Bunun dışında hac pek çok kereler pek çok ülkede siyasi çekişmeler, kıtlık, açlık, kuraklık nedenleri ile engellenmiş veya gidilmesi mümkün olmamıştır.

2020 Hac Mevsimi ve Covid-19

Bu yıl Covid-19 salgını yüzünden kutsal topraklara gidilemiyor olması, Müslümanların gönlünde derin bir üzüntüye yol açmış, sorumlu ve dertli her Müslümanı, bu gidişattan bir şekilde kendisinin de payı olup olmadığı konusunda sorgulamaya itmiştir. Bu süreçte insanın manevi yolculuğunun, helal ve temiz gıdanın, el ve beden temizliğinin, hastalık gelmeden önce tedbir almanın ne kadar önemli olduğu bir kez daha anlaşılmıştır. Zira bütün salgın hastalıkların yayılma sebebi hijyene dikkat edilmemesidir.
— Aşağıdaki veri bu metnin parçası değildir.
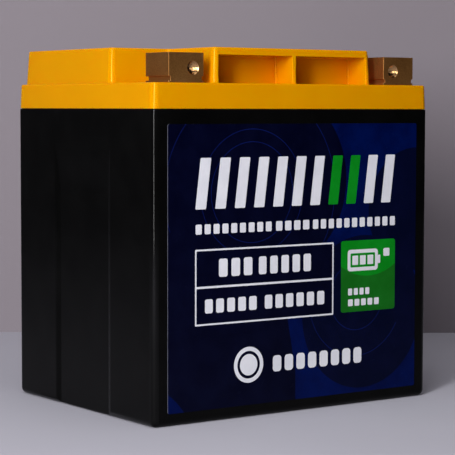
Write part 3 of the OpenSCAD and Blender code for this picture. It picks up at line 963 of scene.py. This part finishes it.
def cell_places():
    """(number, x, y, cap up) of each cell."""
    for n in range(COLUMNS * ROWS):
        column, row = divmod(n, ROWS)
        yield n + 1, (column - 1.5) * PITCH_X, (row - 1) * PITCH_Y, column % 2 == 1


def cells(metal):
    for number, x, y, cap_up in cell_places():
        low, high = node_box(f"cell_{number}")
        can_top = high.z - CAP_H
        profile = [(0, low.z), (9, low.z), (9.5, low.z + 0.25), (12, low.z + 0.25), (12.5, low.z)]
        profile += arc(CELL_R - 0.8, low.z + 0.8, 0.8, -90, 0)
        profile += arc(CELL_R, can_top - 6, 0.9, 270, 90, 8)
        profile += arc(CELL_R - 0.8, can_top - 0.8, 0.8, 0, 90)
        profile += [(CAP_R + 1.4, can_top), (CAP_R + 1, can_top - 0.4), (CAP_R, can_top - 0.4)]
        profile += arc(CAP_R - 0.5, high.z - 0.5, 0.5, 0, 90)
        profile += [(4, high.z), (3.6, high.z - 0.2), (3.2, high.z - 0.2), (2.8, high.z), (0, high.z)]
        flip = None if cap_up else low.z + high.z
        can = turned(profile, [(x, y)], 64, flip)
        make(f"cell_can_{number:02d}", can, [metal], "cell_can", f"cell_{number}")


def cell_wraps(film, fibre):
    """The shrink sleeves, drawn in at their ends and over the groove, and the rings round the caps."""
    low, high = node_box("cell_1")
    can_top = high.z - CAP_H
    inner_r, outer_r = CELL_R + 0.05, CELL_R + 0.05 + SLEEVE_T
    foot, top, groove = low.z + 0.3, can_top - 0.3, can_top - 6
    inner = [(inner_r - 0.12, foot), (inner_r, foot + 0.5), (inner_r, groove - 1.2), (inner_r - 0.3, groove),
             (inner_r, groove + 1.2), (inner_r, top - 0.5), (inner_r - 0.12, top)]
    outer = [(outer_r - 0.2, top), (outer_r, top - 0.6), (outer_r, groove + 1.4), (outer_r - 0.3, groove),
             (outer_r, groove - 1.4), (outer_r, foot + 0.6), (outer_r - 0.2, foot)]
    ring = [(CAP_R + 0.3, can_top), (CELL_R - 0.8, can_top), (CELL_R - 0.8, can_top + 0.3),
            (CELL_R - 0.9, can_top + 0.4), (CAP_R + 0.4, can_top + 0.4), (CAP_R + 0.3, can_top + 0.3)]

    def on_cells(profile):
        def draw(bm):
            for _, x, y, cap_up in cell_places():
                lathe(bm, profile, x, y, 64, None if cap_up else low.z + high.z)
        return draw

    make("cell_shrink_sleeves", on_cells(inner + outer), [film], "cell_sleeve", "cell_sleeves")
    make("cap_fibre_rings", on_cells(ring), [fibre], "fibre_paper", "cell_cap_rings")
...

Yine hayretle görülmüştür ki bugün salgın hastalıklarda uygulanan modern yöntemler her neyse, Peygamberimiz (sas) döneminde uygulanan yöntemler de onlardır. Peygamberimiz (sas) salgın hastalıklardan insanların hayatlarını korumak amacıyla her ne uyguladıysa, bugün modern tıbbın da uyguladığı yöntemler hemen hemen aynılarıdır.

Birkaç hadis-i şerifle örnek verecek olursak;

“Bir yerde veba olduğunu işitirseniz, oraya girmeyiniz. Bulunduğunuz yerde veba vukua gelirse, oradan ayrılmayınız.”

Buhari, Tıb 30; Müslim, Selam 92, 93, 94, 98, 100

“Cüzzamlı ile aranızda bir mızrak boyu mesafe olduğu halde konuşunuz.” (Bir mızrak 1 veya 2 metre boyundadır)

Ramuz el-Ehadis 2/471

“Yiyecek ve içeceklerinizin kaplarının ağzını açık bırakmayınız.”

Müslim, Eşribe 96, 98; Ebu Davud, Eşribe 22; Tirmizi Et’ime 15

“Hastayı üç gün geçmeden yoklamayınız.”

Ramuz El-Ehadis 2/489

“Yemeğin bereketi yemekten önce elleri, yemekten sonra da elleri ve ağzı yıkamaktır.”

Tirmizî, Et’ime 39; Ahmed b. Hanbel, İ, 441

“Sizden biriniz hapşıracağı zaman, iki avucunu yüzüne koysun ve (hapşırırken) sesini kıssın (kısmaya çalışsın).”

Müstedrek, Hakim-i Nisaburi, Edeb, 6, no: 7684

Covid’e Bir Kurban Yeter

Belki bu yıl hac olmadan bir Kurban Bayramı geçireceğiz ama değil mi ki, her şeyin başı sağlıktır, öyleyse sağlıklı olduğumuz için hamdetmeli ve kişisel temizliğimize dikkat etmeli, kalabalık ortamlara gitmemeli, maske takarak tedbirimizi almalıyız. Dileriz Covid başka kurbanlar almadan tek bir hac ile yetinir ve dünyamızdan çekilip gider.

Herkese sevdiklerinizle geçireceğiniz sağlıklı ve afiyetli bir Kurban Bayramı dileriz.